SENIOR MILITARY OFFICIAL: Yeah, thanks. Dan, on -- on the latter part, understood. I'm just not going to have any information to provide in -- in terms of a -- a damage assessment. In terms of the infrastructure, by virtue of the electrical grid being impacted, we are seeing impacts in terms of, you know, water supply systems, water treatment, things like that, which is affecting access to water among the civilian population. So again, something that we're -- we're keeping a close eye on. Thank you.
All right, let's go to Idrees, Reuters.
Q: Just for the senior defense official, two quick questions. First thing: How many site inspections have there been in Ukraine for -- for -- for the weapons? And -- and -- and secondly, you mentioned the U.S. government as a whole is looking at how it can bring some of the infrastructure back online. What role would DOD potentially even play in that? Cause obviously troops wouldn't be going in, right? So what are the, I guess, breadth of possibilities the U.S. -- the DOD could specifically do?

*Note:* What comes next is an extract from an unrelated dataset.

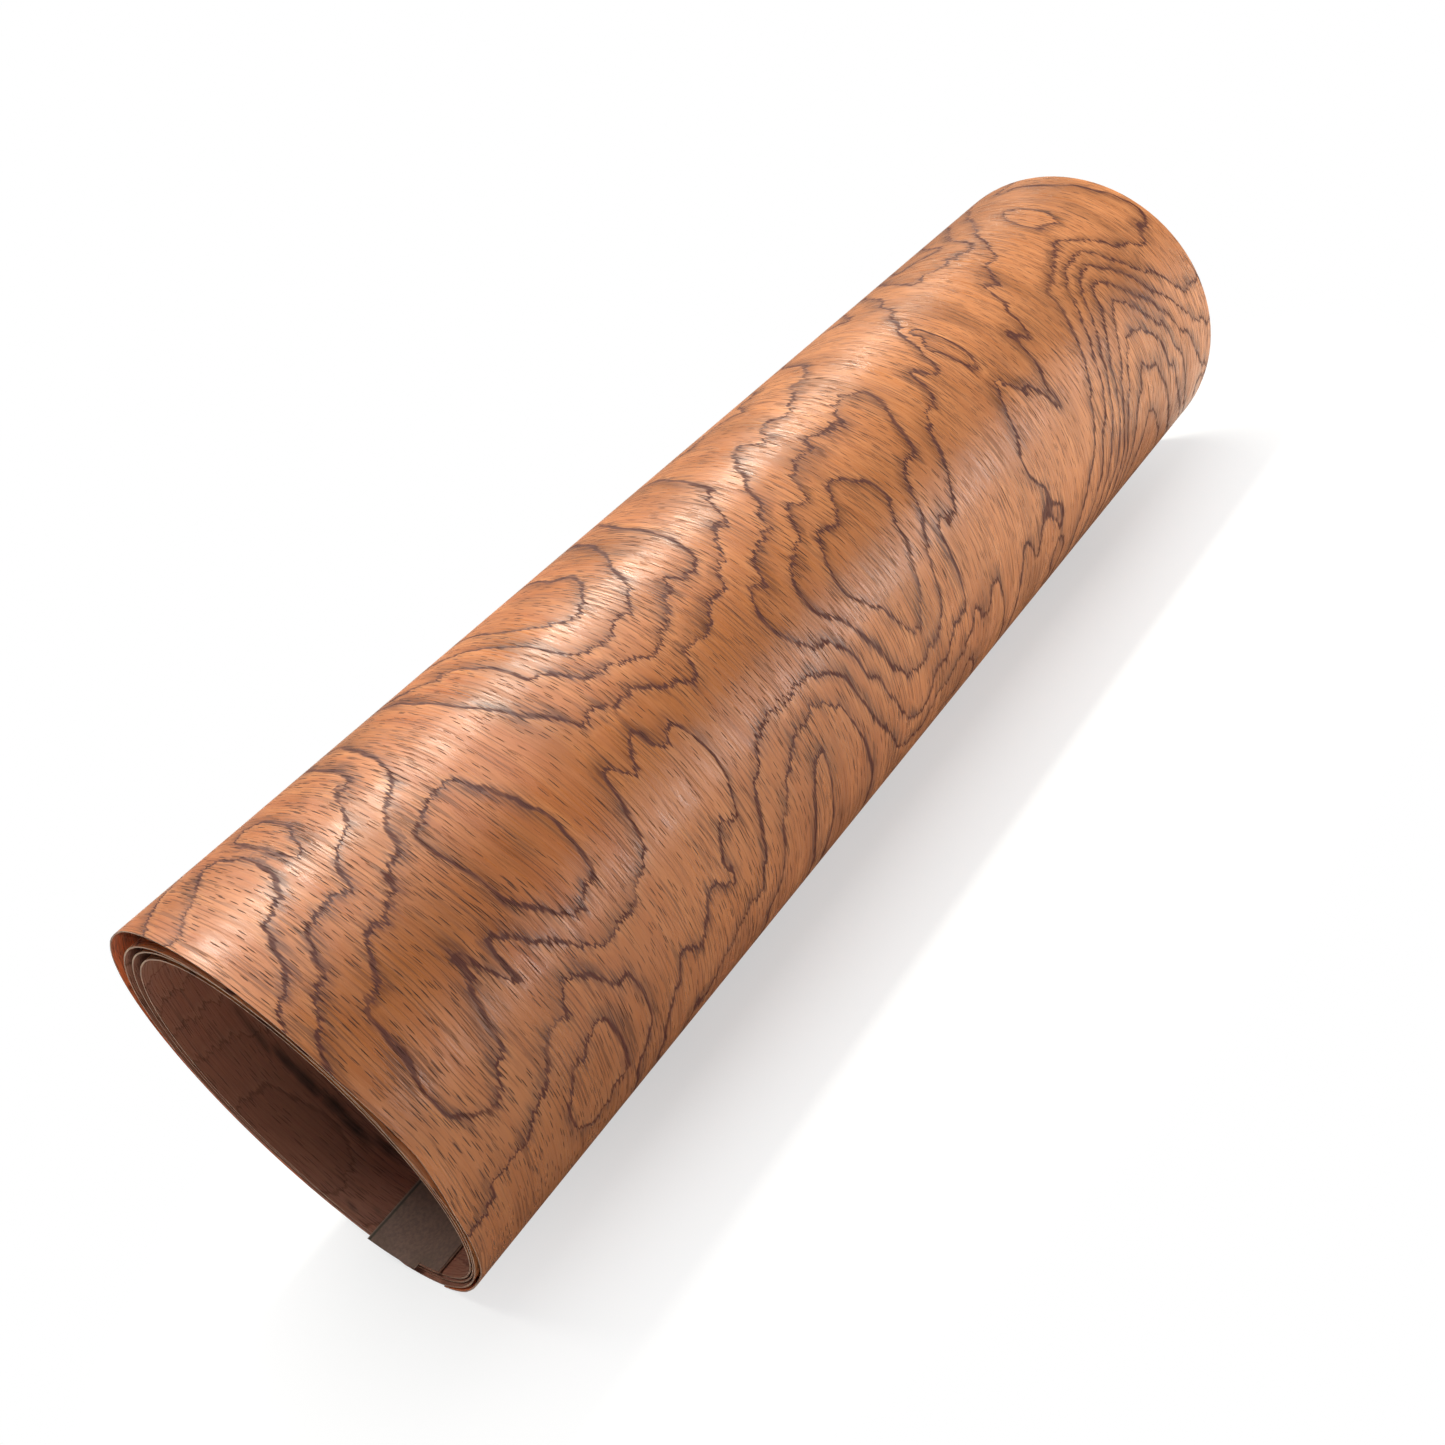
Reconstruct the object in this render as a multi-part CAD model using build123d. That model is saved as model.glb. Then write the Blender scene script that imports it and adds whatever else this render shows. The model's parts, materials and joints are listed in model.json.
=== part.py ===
from build123d import *
from math import cos, sin, radians
import os

os.makedirs("parts", exist_ok=True)

# Loosely rolled sheet of wood veneer with a strip of paper tape on its inner end.
# The roll lies on the floor. Its axis runs along Y, and the open near end faces -Y.
# Sizes are in millimetres. The section is drawn first and then turned to its rest.
# Directions in the section are in degrees, seen from the near end: 0 is the
# right-hand side and 90 is the top. The sheet is wound clockwise from its inner end.

# Sheet
rollLength = 600          # width of the sheet, and so the length of the roll
sheetThick = 0.6
innerEndAt = -45          # direction of the sheet's inner end
sheetArcs = 128           # the section is a chain of this many tangent arcs
arcSpan = 11.25           # angle that each arc spans

# The roll is turned clockwise by this angle, so that its heavy side is at the bottom
# and it lies still on its outer end
restTurn = 34.2

# Reach of the sheet's middle line from the roll's axis as it passes each side, from
# the inner turn to the outer one. Gaps are widest on the left and at the top.
reachBottom = (78.0, 79.5, 81.0, 82.9, 84.3)
reachLeft = (72.0, 75.4, 78.2, 85.4, 86.6)
reachTop = (74.2, 76.8, 79.4, 83.6, 84.8)
reachRight = (79.6, 81.0, 82.5, 84.5, 85.8)

# Paper tape on the sheet's inner face, along its inner end
tapeThick = 0.25
tapeArcs = 3              # the tape covers the first arcs of the section
tapeOverhang = 2.5        # it stands out past the near end of the roll
flushArcs = 1             # its near corner is trimmed flush over the first arc


def reachAt(values, passes):
    # Smooth blend between the listed reaches after a number of passes
    if passes < 0:
        return values[0] + (values[1] - values[0]) * passes
    low = min(int(passes), len(values) - 2)
    part = min(1.0, passes - low)
    part = part * part * (3 - 2 * part)
    return values[low] * (1 - part) + values[low + 1] * part


def tangentDistance(woundAngle):
    # Distance from the roll's axis to the sheet's tangent line
    way = radians(innerEndAt - woundAngle)
    bottom = reachAt(reachBottom, (woundAngle - 45) / 360)
    left = reachAt(reachLeft, (woundAngle - 135) / 360)
    top = reachAt(reachTop, (woundAngle - 225) / 360)
    right = reachAt(reachRight, (woundAngle - 315) / 360)
    mean = (right + left + top + bottom) / 4
    oval = (right + left - top - bottom) / 4
    return (mean + oval * cos(2 * way)
            + (right - left) / 2 * cos(way) + (top - bottom) / 2 * sin(way))


def bendRadius(woundAngle):
    # Radius of the sheet's bend: the tangent distance plus its second derivative
    step = radians(arcSpan)
    here = tangentDistance(woundAngle)
    before = tangentDistance(woundAngle - arcSpan)
    after = tangentDistance(woundAngle + arcSpan)
    return here + (before + after - 2 * here) / step ** 2


def arcChain():
    # Centre, radius and end directions of every arc, each tangent to the next
    arcs = []
    start = radians(innerEndAt)
    slope = (tangentDistance(arcSpan) - tangentDistance(-arcSpan)) / (2 * radians(arcSpan))
    radius = bendRadius(arcSpan / 2)
    tangentFirst = tangentDistance(0)
    px = tangentFirst * cos(start) + slope * sin(start)
    pz = tangentFirst * sin(start) - slope * cos(start)
    centre = (px - radius * cos(start), pz - radius * sin(start))
    for number in range(sheetArcs):
        begin = innerEndAt - number * arcSpan
        end = begin - arcSpan
        arcs.append((centre, radius, begin, end))
        following = bendRadius((number + 1.5) * arcSpan)
        turn = radians(end)
        centre = (centre[0] + (radius - following) * cos(turn),
                  centre[1] + (radius - following) * sin(turn))
        radius = following
    return arcs


def pointOn(arc, angle, offset):
    centre, radius = arc[0], arc[1]
    way = radians(angle)
    return (centre[0] + (radius + offset) * cos(way), centre[1] + (radius + offset) * sin(way))


def band(arcs, low, high):
    # Closed face that follows the arcs between two offsets from the middle line
    edges = []
    for offset in (low, high):
        for arc in arcs:
            begin, end = arc[2], arc[3]
            edges.append(ThreePointArc(pointOn(arc, begin, offset),
                                       pointOn(arc, (begin + end) / 2, offset),
                                       pointOn(arc, end, offset)))
    for arc, angle in ((arcs[0], arcs[0][2]), (arcs[-1], arcs[-1][3])):
        edges.append(Line(pointOn(arc, angle, low), pointOn(arc, angle, high)))
    return Face(Wire(edges))


def alongRoll(face, nearPast):
    # Solid from the section, its near end at the roll's near end plus an overhang
    upright = Plane(origin=(0, -rollLength / 2 - nearPast, 0), x_dir=(1, 0, 0), z_dir=(0, -1, 0))
    return extrude(upright * face, amount=-(rollLength + nearPast))


def veneerSheet(arcs):
    return alongRoll(band(arcs, -sheetThick / 2, sheetThick / 2), 0)


def endTape(arcs):
    inner, outer = -sheetThick / 2 - tapeThick, -sheetThick / 2
    flush = alongRoll(band(arcs[:tapeArcs], inner, outer), 0)
    standing = alongRoll(band(arcs[flushArcs:tapeArcs], inner, outer), tapeOverhang)
    return flush + standing


arcs = arcChain()
sheet = Rot(Y=restTurn) * veneerSheet(arcs)
tape = Rot(Y=restTurn) * endTape(arcs)

# The floor is at Z = 0 and the roll is centred over the origin
box = sheet.bounding_box()
home = Pos(-(box.min.X + box.max.X) / 2, 0, -box.min.Z)
export_step(home * sheet, "parts/veneer_sheet.step")
export_step(home * tape, "parts/end_tape.step")
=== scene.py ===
import json
import bmesh
import bpy
import numpy as np
from mathutils import Matrix, Vector, kdtree, noise

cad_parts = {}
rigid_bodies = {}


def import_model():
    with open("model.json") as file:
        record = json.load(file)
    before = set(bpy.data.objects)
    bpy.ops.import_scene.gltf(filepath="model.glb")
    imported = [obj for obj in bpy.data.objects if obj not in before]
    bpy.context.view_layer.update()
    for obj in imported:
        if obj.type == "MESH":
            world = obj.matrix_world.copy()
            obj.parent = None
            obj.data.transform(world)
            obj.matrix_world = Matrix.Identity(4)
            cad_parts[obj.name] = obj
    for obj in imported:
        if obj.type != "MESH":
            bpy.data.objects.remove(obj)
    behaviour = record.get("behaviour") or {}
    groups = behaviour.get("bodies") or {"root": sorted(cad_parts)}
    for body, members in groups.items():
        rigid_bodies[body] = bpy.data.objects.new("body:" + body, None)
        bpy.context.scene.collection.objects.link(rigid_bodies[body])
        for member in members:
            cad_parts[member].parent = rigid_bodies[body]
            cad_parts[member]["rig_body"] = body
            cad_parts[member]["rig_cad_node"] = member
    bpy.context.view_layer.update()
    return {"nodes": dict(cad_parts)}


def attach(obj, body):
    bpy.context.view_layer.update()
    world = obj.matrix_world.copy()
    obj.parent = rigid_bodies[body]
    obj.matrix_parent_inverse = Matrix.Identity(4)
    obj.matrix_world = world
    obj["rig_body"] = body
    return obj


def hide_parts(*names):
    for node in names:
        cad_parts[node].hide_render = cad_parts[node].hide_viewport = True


# A loose roll of figured wood veneer, with a strip of paper tape on its inner end. Sizes are in
# metres unless a name or a note says mm. Along means from the roll's near end, and a direction is
# an angle in degrees round the roll's section, as it was before the roll was turned to its rest.
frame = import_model()


class Wire:
    # one socket of a material, so that its maths reads as plain sums
    def __init__(self, tree, socket=None):
        self.tree, self.socket = tree, socket

    def put(self, kind, settings, sockets, out=0):
        node = self.tree.nodes.new("ShaderNode" + kind)
        for name, value in settings.items():
            setattr(node, name, value)
        for name, value in sockets.items():
            if isinstance(value, Wire):
                self.tree.links.new(value.socket, node.inputs[name])
            else:
                node.inputs[name].default_value = value
        return Wire(self.tree, node.outputs[out])

    def sums(self, operation, *values):
        return self.put("Math", {"operation": operation}, dict(enumerate(values)))

    def __add__(self, other):
        return self.sums("ADD", self, other)

    def __radd__(self, other):
        return self.sums("ADD", other, self)

    def __sub__(self, other):
        return self.sums("SUBTRACT", self, other)

    def __rsub__(self, other):
        return self.sums("SUBTRACT", other, self)

    def __mul__(self, other):
        return self.sums("MULTIPLY", self, other)

    def __rmul__(self, other):
        return self.sums("MULTIPLY", other, self)

    def __truediv__(self, other):
        return self.sums("DIVIDE", self, other)

    def __pow__(self, other):
        return self.sums("POWER", self, other)

    def most(self, other):
        return self.sums("MAXIMUM", self, other)

    def size(self):
        return self.sums("ABSOLUTE", self)

    def rise(self, low, high, start=0.0, stop=1.0):
        # smooth step from start to stop as this value goes from low to high
        return self.put("MapRange", {"interpolation_type": "SMOOTHSTEP", "clamp": True},
                        {0: self, 1: low, 2: high, 3: start, 4: stop})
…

SENIOR DEFENSE OFFICIAL: Sure. So on the first one, I'm not going to detail the specifics of the site inspections, in terms of numbers, but there have been several of these inspections. In terms of, you know, the DOD role -- so our primary role is to support the Ukrainian Armed Forces. So when they have requested from us, you know, equipment that they need to be able to support their operations, say, throughout the winter, we have responded. That's why we've provided, you know, cold weather gear, for instance. But there are -- there are other equipment needs that we might be able to satisfy, should they request that. Otherwise, our role is to support our civilian agency counterparts if they should request our assistance as they support the Ukrainians. But right now, we're in kind of the needs assessment phase and we don't have any specific requests that we are looking at to respond to.

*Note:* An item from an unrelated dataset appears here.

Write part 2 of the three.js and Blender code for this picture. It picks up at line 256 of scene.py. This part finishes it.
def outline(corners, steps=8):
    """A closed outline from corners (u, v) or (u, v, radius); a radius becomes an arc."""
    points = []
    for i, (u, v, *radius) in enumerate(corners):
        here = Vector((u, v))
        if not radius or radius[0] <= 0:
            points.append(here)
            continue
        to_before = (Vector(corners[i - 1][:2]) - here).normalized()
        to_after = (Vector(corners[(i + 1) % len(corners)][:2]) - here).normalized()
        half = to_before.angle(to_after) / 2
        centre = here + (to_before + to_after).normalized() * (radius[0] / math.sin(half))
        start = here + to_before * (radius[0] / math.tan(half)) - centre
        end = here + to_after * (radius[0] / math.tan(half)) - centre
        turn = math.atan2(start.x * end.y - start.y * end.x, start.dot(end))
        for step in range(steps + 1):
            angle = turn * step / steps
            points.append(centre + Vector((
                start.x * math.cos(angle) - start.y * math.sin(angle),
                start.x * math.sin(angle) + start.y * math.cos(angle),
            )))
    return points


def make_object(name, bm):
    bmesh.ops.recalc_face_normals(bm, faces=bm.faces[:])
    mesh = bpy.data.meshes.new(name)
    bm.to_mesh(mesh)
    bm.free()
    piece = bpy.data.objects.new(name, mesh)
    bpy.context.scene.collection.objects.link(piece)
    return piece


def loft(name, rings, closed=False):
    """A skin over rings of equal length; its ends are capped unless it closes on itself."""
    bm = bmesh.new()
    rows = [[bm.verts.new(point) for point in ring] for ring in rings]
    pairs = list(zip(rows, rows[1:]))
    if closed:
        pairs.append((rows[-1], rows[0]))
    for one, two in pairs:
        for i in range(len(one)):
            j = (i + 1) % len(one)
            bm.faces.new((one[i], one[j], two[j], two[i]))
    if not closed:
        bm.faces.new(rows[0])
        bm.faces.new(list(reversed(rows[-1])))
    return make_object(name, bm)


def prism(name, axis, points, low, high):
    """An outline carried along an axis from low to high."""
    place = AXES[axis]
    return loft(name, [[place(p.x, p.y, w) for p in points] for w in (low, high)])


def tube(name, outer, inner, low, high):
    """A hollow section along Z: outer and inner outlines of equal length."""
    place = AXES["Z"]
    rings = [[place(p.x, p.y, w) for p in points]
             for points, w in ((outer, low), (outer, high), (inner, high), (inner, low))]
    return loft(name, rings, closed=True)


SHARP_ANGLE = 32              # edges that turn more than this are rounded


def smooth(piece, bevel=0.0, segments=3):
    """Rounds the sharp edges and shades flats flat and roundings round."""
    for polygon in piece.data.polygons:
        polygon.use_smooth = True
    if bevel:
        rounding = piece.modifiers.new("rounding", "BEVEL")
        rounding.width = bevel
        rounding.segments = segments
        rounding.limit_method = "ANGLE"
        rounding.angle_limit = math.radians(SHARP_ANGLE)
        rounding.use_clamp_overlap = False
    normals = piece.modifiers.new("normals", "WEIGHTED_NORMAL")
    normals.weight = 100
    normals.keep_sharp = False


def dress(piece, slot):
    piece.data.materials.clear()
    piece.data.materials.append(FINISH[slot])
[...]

SENIOR MILITARY OFFICIAL: Let's go to Mike Glenn, Washington Times.
Q: Yeah, thank you. This is for either one of you who can answer it. I was wondering if you can comment on these reports that the Wagner Group or some other elements are trying to recruit U.S.-trained Afghan commandos to fight on their behalf in Ukraine? And if you have any idea about the number of similar foreign fighters who are -- who are working -- you know, fighting for the Kremlin in Ukraine, if that's an issue? Simply, the Afghan commando question.
SENIOR MILITARY OFFICIAL: Yeah -- yeah, so we've -- we've seen those -- we've seen the press reporting on that. We don't have any specific information to provide. We do know that the Wagner Group does try to recruit foreign fighters, but as it relates to Afghanistan, nothing to -- to pass along. Thank you.

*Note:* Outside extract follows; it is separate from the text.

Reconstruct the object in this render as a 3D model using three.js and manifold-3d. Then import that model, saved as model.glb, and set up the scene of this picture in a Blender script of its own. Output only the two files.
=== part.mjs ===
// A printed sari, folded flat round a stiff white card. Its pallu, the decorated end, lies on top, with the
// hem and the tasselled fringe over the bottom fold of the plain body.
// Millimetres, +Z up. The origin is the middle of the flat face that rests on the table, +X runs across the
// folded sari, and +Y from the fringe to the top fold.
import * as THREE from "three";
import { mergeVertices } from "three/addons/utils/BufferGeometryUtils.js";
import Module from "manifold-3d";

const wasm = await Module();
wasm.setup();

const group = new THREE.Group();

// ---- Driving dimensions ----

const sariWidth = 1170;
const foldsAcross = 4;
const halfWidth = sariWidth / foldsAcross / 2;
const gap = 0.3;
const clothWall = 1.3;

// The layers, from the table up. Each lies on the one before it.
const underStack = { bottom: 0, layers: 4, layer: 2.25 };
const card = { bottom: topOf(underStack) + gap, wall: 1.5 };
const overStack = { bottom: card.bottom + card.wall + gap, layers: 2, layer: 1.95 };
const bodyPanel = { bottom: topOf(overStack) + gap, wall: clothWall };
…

Okay, let's go to Joe from Al Arabiya.
Q: Hey, thanks. For Senior Defense Official, you mentioned the U.S. working actively with partner nations to improve Ukraine's air defense capabilities. Could you elaborate or give any more detail on what the U.S. is looking for allies and partners to provide to Ukraine? And just the second one for either one of you -- have you guys -- could you -- could you confirm, are there any updates on seeing Iranian military advisors or IRGC personnel training Russians on the use of drones inside of Belarus? Thanks.
SENIOR DEFENSE OFFICIAL: Okay, great. So on air defense, let me just put in context your question about the allies and partners by just recalling that so far, the United States has already provided 1,400 Stingers, which is short range air defense, and our allies and partners have also provided considerable numbers of short range air defense systems. The U.S. have also committed eight NASAMS and associated munitions, and two of those will be in Ukraine in the very near future, with six more to be provided later. We also have committed to a suite of counter-unmanned aerial systems, including the VAMPIRE system and other radar systems, since we know that the -- the UAS threat is also a -- a serious threat right now. The U.S. also helped support Slovakia's donation of an S-300 system earlier in the war. This was incredibly important to -- to protect Ukrainian infrastructure at that point in time. And the U.S. also sourced many spare parts to keep Ukraine's Soviet-type air defense -- air defense systems up and running. More recently, in terms of international partners Germany, has committed four of the IRIS-T system. And this is been put to exceptionally good use in Ukraine.So we are, you know, encouraging others to -- to look at providing this system. Spain has responded to the call to provide the HAWK air defense system. And this is also a system that we are encouraging other countries to provide. I mentioned those NASAMS that the U.S. is providing, well, a number of countries have committed munitions for the NASAMS. This is the AMRAAM missile. And we are still encouraging other allies and partners to provide additional munitions. And there's a host of donations of Soviet-type air defense systems that are still coming online. I hope that's helpful.
SENIOR MILITARY OFFICER: And then, Joe, on your -- your latter question about Belarus. So, as you know, we did have, you know, indications that Iranians were in Crimea supporting Russian drone operations. But as it pertains to Belarus, I'm not currently tracking anything like that, not on my end. Thank you.
Right. Let's go to Joe Gould, Defense News. Joe?
SENIOR DEFENSE OFFICIAL: Don't think he's there.
SENIOR MILITARY OFFICER: Okay. Then I'll try Barbara Starr one last time. Barbara, are you there?
Okay. Thanks very much, everybody. Appreciate your time today.